Oh, come on. That's buying into military mythology to a preposterous degree, and you're too smart to believe that. DoD is a bureaucracy, and a particularly huge and unwieldy one at that, and consequently susceptible to all the usual failings of bureaucracies. More susceptible, really, because DoD can't go out of business and it's been fifty years since there were any real stress tests - and hell, that last real stress test showed that DoD's bright boys had been barking up the wrong tree in a bunch of ways, from BVR to their fancy rifle with all the bells and whistles. It's like saying that the Edsel must have been good, because otherwise it wouldn't have convinced Ford to put so much behind it.
If you're talking about the M16, that was McNamara and the Whiz Kids (rivaled in their incompetence only by the Vulcans) whom nobody at the Pentagon liked deciding that putting chrome in barrels destined for jungle warfare was an awful idea not worth literally pennies on the dollar to do (the M16A3 and M4 carbine, well known for their reviled status by US infantrymen everywhere in 2014), and if you're talking about Sidewinders and the F-4, sure, it was too early for an all-missile fighter, because they were trying to implement it as soon as it was technically possible and it went into an environment it wasn't ever envisioned for. (Guess what, aerial combat is mostly all BVR now, it's almost like they were right and just ahead of their time or something!)

The idea that DoD is always wrong though is itself incredibly wrong. I mean yeah if you deliberately ignore all the times that the military delivered on the things it promised and only focus on all the times it messed up (no Bradley program mention? for shame), then it's really easy to pigeonhole the military as a horribly incompetent suicidal bureaucracy that can't do anything right and deliberately wants to get itself and by proxy America killed by serving the dark lords and masters of the defense industry, who totally don't ever care about product quality because capitalism is a sham and Glorious China Will Restore the Middle Kingdom.

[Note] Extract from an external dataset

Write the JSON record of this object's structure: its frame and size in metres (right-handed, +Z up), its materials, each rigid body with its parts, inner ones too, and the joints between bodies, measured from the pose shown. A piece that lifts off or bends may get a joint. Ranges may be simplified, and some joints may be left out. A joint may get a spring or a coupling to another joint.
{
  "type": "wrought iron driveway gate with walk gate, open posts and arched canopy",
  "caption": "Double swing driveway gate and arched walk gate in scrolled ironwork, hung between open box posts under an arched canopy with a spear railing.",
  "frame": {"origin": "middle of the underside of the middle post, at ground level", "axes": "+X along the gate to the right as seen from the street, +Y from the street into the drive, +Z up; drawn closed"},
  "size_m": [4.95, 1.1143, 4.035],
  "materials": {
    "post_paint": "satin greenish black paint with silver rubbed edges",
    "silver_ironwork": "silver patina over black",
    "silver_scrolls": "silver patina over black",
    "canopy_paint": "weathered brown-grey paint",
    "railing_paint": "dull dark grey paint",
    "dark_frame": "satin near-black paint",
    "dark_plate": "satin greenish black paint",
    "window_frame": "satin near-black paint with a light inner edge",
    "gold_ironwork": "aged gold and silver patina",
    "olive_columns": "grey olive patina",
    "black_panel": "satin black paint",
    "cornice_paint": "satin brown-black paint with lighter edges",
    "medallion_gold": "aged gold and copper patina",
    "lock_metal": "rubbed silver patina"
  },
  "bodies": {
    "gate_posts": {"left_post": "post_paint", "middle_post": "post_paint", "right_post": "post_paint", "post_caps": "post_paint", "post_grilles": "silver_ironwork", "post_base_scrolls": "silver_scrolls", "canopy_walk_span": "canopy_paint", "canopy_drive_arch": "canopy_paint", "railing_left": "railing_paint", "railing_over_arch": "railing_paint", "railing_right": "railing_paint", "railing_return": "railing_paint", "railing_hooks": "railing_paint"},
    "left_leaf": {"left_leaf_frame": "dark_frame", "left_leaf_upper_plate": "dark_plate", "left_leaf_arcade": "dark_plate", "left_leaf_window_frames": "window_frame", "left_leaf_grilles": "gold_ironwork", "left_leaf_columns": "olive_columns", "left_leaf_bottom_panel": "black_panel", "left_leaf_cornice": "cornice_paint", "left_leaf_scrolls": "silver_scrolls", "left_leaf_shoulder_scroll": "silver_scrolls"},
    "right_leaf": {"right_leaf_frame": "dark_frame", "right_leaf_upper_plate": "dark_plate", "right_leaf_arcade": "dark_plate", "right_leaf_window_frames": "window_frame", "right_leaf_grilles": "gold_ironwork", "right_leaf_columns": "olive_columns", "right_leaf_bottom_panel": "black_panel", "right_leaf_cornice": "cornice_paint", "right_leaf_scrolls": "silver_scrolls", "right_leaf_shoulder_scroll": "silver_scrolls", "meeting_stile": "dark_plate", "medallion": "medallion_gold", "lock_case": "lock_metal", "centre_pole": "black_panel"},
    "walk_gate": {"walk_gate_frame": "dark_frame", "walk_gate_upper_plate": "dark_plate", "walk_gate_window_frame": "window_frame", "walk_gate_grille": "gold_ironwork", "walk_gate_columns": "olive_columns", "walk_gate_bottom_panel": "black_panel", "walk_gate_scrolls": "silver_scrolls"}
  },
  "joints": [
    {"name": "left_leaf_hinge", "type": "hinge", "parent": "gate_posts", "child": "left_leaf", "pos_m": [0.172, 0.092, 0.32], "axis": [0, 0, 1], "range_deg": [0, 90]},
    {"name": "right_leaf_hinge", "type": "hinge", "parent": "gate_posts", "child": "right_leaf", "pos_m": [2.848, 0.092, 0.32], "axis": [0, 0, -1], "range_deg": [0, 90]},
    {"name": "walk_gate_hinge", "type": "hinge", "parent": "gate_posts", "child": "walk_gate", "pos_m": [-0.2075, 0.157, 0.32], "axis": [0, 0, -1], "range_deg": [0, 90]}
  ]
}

Aside from all the times that's not at all an accurate description of what happened or of most of the systems it's purchased, with most of them being world-class warfighting equipment proven in countless imperialist actions across the globe. (Also if our defense establishment is so crap, yet is the best, then pretty much every other defense establishment would logically be worse. Hmm.)

Also, the Gulf War, totally not a stress test with a six month leadup deployment time against the 4th largest military in the world at that time wherein people were predicting 10,000 US casualties. Continuously sustained air operations over Iraq from 1990 to 2014 that literally broke air frames from flying hours and burnt out certain aerial components of USAF? Not a stress test of air assets. Nope, Vietnam was the last real war guys, totes. Not at all stilted view of history you're showing whatsoever.

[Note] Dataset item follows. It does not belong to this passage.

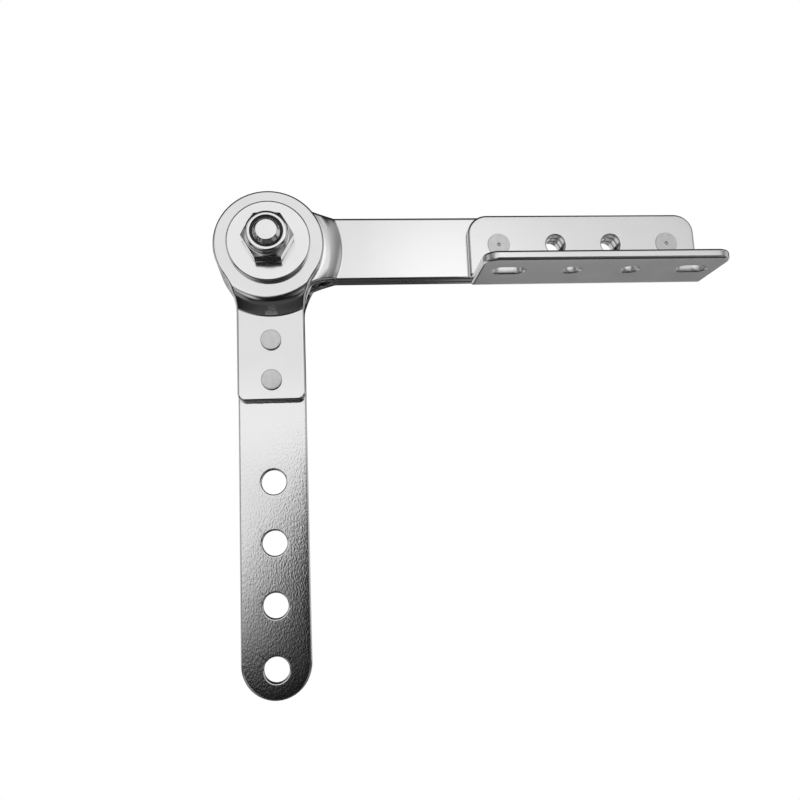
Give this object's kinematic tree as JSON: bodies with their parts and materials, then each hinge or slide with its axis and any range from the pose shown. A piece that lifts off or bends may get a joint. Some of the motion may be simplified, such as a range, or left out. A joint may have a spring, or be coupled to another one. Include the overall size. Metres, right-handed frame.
{
  "type": "sofa headrest hinge",
  "caption": "Friction hinge for a sofa headrest: a drilled flat strap and an arm with an angle bracket, clamped between friction discs by a pivot bolt and lock nut.",
  "frame": {"origin": "centre of the strap's line of four mounting holes, halfway through the strap's thickness", "axes": "+Z along the strap up to the pivot, +X along the arm, +Y to the back; the lock nut and the bracket's flange face -Y"},
  "size_m": [0.187, 0.0564, 0.185],
  "materials": {
    "nickel_plate": "bright nickel-plated pressed steel",
    "plated_fastener": "bright plated steel",
    "rivet_steel": "plated steel rivet with a dull set head",
    "friction_fibre": "dark friction fibre",
    "nylon": "dark nylon"
  },
  "bodies": {
    "support": {"strap": "nickel_plate", "front_ear": "nickel_plate", "back_ear": "nickel_plate", "ear_rivet_upper": "rivet_steel", "ear_rivet_lower": "rivet_steel", "friction_disc_front_outer": "friction_fibre", "friction_disc_front_inner": "friction_fibre", "friction_disc_back_inner": "friction_fibre", "friction_disc_back_outer": "friction_fibre", "pivot_bolt": "plated_fastener", "bolt_washer": "plated_fastener", "nut_washer": "plated_fastener", "lock_nut": "plated_fastener", "lock_ring": "nylon"},
    "headrest_arm": {"front_arm": "nickel_plate", "back_arm": "nickel_plate", "angle_bracket": "nickel_plate", "arm_rivet_inner": "rivet_steel", "arm_rivet_outer": "rivet_steel"}
  },
  "joints": [
    {"name": "arm_swing", "type": "hinge", "parent": "support", "child": "headrest_arm", "pos_m": [0, 0, 0.121], "axis": [0, -1, 0], "range_deg": [-5, 185]}
  ]
}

DoD is clearly in the wrong about the future of warfighting, which is why literally every other country on the planet with a credible military wants to emulate its capabilities and future direction as much as possible! Nailed it!

So you'd rather have a capability gap from 2020 until 2050ish? Cause that's what you're going to get: if you stick with an F-35 that's not 100%, you're stuck with an F-35 that's not 100%.
So, in your view of the world, China and Russia, countries that dedicate far less funding to defense than the US, will somehow overtake the US in quantity or quality of air assets or anti-air defenses, and the US will do absolutely nothing whatsoever to modify its own assets in any way, despite the fact the horribly incompetent US military bureaucracy has a history of continuously modifying its assets to meet evolving threats? Which is why most of its say, planes, have some sort of letter after their designator serial, like F-16E/F Block 60?

Oh, yeah, also China and Russia, being much more bureaucratic and centralized states than America, with even cushier relationships between their armaments industries and defense establishments, which are generally even less dynamic and innovative than their American counterparts, are totally immune to the suicidal acquisitions malaise affecting America and only the Pentagon makes bad acquisition decisions and even though China and Russia want the exact same systems they won't mess it up or have any pitfalls whatsoever and will totally own us.

Okay, sure, Perfectionist. Would you like to make some more Thomas Friedman-esque predictions? Can we expect a future shattered America NES timeline anytime soon?

(Protip: there has never been and will never be any weapon system that is 100% at anything right out of the box, or even after endless refinement, because weapon systems are always and forever capability and cost tradeoffs. It's almost like we don't live in a perfect world or something.)

That's something dying empires always tell themselves. They're always wrong.
~OooOooOOOOOo spooky generalizations~

We still use the B-52, which is almost exactly the same age. Meanwhile we don't yet know what the Xian H-X - the thing that's actually going to be the state of the art in Chinese bomber design - looks like, though something like the B-2 is a pretty safe bet.
And we also have the B-1B, and the B-2, and the upcoming LRSB, and the 2037 Bomber, and the B-52 has had a much more sustained and routine upgrade program, and the idea of China making something even remotely as capable as the B-2 that isn't actually just a fiberglass mockup and actually gets fielded and is operational in the next 10 years is laughable since their industry and military experience with strategic bombers is basically zero, just like with their joke of an aircraft carrier program that will probably be at US Navy standards maybe by around 2050. I hesitate to make it that early because the US at least had carrier experience before transitioning to jets and also the PLA is itself a joke, so probably more like 2060 to 2075.

...

I'm sorry, I can't take you seriously when your entire argument hinges on hearsay from people who have every (monetary) reason to want the F-35 to fail, a (permanent and unshakable) conviction that the people in a position to know only ever lie and have no self-interest or self-preservation despite any and all evidence to the contrary including obvious cases of prior success, and the apparent belief that only American government (ever) makes mistakes. Your position is inherently such that nothing I say will actually convince you of anything, so whatever.